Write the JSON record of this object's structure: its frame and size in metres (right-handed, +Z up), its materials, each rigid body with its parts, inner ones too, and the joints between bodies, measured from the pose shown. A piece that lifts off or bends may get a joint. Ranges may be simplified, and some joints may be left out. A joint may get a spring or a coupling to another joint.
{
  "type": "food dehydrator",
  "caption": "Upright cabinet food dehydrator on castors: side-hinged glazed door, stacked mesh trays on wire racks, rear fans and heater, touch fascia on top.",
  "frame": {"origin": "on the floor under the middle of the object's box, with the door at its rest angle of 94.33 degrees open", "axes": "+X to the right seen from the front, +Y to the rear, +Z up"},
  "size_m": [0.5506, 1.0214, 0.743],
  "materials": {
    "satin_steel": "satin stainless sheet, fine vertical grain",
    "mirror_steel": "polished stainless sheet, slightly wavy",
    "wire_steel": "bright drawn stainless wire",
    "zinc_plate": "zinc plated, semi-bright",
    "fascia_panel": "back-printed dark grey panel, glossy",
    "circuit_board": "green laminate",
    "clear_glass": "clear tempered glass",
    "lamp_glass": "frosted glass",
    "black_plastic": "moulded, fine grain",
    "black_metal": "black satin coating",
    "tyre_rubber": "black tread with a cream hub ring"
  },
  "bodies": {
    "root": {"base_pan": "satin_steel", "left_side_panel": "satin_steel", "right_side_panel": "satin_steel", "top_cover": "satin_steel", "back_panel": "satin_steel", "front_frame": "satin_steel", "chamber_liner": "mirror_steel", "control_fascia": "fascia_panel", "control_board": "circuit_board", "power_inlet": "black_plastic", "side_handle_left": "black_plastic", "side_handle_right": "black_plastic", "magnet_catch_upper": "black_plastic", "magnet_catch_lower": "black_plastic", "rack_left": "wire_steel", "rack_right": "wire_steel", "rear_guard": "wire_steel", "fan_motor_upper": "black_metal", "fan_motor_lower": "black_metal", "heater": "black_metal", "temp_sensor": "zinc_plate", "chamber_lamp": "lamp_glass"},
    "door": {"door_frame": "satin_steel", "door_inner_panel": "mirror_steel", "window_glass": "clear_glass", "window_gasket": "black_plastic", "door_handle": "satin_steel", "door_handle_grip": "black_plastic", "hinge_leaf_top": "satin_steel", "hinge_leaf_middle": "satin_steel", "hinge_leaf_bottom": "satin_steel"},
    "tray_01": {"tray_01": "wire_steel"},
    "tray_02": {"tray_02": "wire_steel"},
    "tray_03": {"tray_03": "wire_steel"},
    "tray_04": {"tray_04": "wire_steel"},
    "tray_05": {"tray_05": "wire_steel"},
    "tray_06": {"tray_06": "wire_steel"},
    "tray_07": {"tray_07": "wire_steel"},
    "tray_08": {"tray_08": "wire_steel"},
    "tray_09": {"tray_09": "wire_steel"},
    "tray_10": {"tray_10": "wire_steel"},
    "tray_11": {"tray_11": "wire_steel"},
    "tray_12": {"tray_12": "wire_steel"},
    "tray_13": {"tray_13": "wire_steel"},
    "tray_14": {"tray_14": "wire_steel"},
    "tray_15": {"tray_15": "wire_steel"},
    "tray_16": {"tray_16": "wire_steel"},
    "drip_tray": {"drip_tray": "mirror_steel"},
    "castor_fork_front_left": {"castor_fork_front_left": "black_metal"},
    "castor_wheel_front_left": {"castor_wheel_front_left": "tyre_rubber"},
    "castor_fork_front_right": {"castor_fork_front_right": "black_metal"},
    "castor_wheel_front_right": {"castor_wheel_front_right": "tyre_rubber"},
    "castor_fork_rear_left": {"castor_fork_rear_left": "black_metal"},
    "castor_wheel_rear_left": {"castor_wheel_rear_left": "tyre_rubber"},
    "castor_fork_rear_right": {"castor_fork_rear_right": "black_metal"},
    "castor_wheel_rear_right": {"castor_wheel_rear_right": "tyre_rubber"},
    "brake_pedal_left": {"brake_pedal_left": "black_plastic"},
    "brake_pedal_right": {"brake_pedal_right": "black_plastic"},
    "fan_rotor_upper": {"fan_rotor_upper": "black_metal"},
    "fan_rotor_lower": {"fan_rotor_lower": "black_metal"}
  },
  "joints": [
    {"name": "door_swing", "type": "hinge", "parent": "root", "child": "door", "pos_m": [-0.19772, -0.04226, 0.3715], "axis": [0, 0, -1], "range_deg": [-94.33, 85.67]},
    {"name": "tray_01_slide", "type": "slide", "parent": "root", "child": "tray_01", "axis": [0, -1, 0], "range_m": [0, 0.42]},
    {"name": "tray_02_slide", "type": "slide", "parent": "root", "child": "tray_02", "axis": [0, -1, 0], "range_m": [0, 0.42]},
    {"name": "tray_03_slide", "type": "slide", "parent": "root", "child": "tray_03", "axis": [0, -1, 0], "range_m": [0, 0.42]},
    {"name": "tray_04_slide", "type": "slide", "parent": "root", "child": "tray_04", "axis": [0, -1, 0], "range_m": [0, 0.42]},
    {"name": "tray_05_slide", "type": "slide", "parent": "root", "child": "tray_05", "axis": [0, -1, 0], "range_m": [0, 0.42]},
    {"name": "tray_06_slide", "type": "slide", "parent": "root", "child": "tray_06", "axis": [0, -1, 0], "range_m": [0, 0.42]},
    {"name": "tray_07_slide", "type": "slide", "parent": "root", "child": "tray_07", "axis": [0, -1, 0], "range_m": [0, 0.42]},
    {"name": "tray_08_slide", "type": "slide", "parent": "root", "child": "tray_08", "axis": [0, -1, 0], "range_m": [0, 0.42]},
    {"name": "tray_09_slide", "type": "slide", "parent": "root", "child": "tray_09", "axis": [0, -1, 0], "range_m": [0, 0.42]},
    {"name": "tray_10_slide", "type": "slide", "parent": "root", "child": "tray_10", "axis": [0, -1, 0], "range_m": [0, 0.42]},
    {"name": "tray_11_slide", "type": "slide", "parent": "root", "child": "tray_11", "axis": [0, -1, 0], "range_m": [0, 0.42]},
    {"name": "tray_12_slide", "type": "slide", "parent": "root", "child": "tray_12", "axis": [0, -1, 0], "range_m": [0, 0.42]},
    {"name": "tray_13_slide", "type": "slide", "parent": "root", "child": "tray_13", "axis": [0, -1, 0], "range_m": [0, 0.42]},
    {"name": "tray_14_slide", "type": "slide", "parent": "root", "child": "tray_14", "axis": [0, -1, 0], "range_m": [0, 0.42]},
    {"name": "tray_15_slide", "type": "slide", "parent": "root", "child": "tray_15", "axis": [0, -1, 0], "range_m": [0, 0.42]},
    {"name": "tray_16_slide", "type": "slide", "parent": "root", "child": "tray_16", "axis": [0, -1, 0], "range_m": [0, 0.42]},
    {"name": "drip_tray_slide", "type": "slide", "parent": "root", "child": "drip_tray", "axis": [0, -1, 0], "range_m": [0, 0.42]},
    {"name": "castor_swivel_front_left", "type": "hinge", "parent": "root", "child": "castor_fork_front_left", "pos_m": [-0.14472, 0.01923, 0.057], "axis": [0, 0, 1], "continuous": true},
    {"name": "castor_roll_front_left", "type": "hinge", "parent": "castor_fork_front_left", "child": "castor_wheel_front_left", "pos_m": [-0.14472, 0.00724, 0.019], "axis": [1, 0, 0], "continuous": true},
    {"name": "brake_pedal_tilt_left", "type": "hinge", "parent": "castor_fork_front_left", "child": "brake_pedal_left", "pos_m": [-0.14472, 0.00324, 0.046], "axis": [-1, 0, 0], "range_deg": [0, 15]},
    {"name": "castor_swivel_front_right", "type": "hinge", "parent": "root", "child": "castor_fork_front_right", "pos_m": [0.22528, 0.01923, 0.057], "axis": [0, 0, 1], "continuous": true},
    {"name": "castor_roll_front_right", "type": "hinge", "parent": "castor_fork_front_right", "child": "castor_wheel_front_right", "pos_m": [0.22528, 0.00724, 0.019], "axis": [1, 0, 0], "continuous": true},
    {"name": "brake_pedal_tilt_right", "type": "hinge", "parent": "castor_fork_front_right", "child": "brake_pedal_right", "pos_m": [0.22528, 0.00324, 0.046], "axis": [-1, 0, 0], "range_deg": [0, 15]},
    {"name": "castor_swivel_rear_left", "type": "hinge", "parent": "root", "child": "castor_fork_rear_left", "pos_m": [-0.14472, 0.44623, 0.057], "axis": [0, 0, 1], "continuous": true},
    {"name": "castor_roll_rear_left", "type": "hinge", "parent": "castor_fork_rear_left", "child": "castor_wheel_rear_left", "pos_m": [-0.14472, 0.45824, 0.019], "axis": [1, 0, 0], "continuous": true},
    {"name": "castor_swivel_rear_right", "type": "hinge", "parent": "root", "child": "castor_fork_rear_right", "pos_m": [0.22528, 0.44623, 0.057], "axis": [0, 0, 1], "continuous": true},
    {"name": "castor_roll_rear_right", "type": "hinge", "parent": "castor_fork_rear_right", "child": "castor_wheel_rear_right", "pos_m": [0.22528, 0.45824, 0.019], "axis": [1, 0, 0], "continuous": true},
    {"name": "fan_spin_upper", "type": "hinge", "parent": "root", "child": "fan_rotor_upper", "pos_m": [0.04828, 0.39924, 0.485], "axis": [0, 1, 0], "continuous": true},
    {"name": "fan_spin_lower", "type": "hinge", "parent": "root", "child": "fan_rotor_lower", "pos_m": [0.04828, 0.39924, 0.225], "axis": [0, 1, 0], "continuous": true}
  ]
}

━━━━━━━━━━━━━━━━━━━━━━━━━━━━━━

▶ JOB: Select and copy every line of the material that holds the string "object".

▶ CORRECT ANSWER:
Write the JSON record of this object's structure: its frame and size in metres (right-handed, +Z up), its materials, each rigid body with its parts, inner ones too, and the joints between bodies, measured from the pose shown. A piece that lifts off or bends may get a joint. Ranges may be simplified, and some joints may be left out. A joint may get a spring or a coupling to another joint.
  "frame": {"origin": "on the floor under the middle of the object's box, with the door at its rest angle of 94.33 degrees open", "axes": "+X to the right seen from the front, +Y to the rear, +Z up"},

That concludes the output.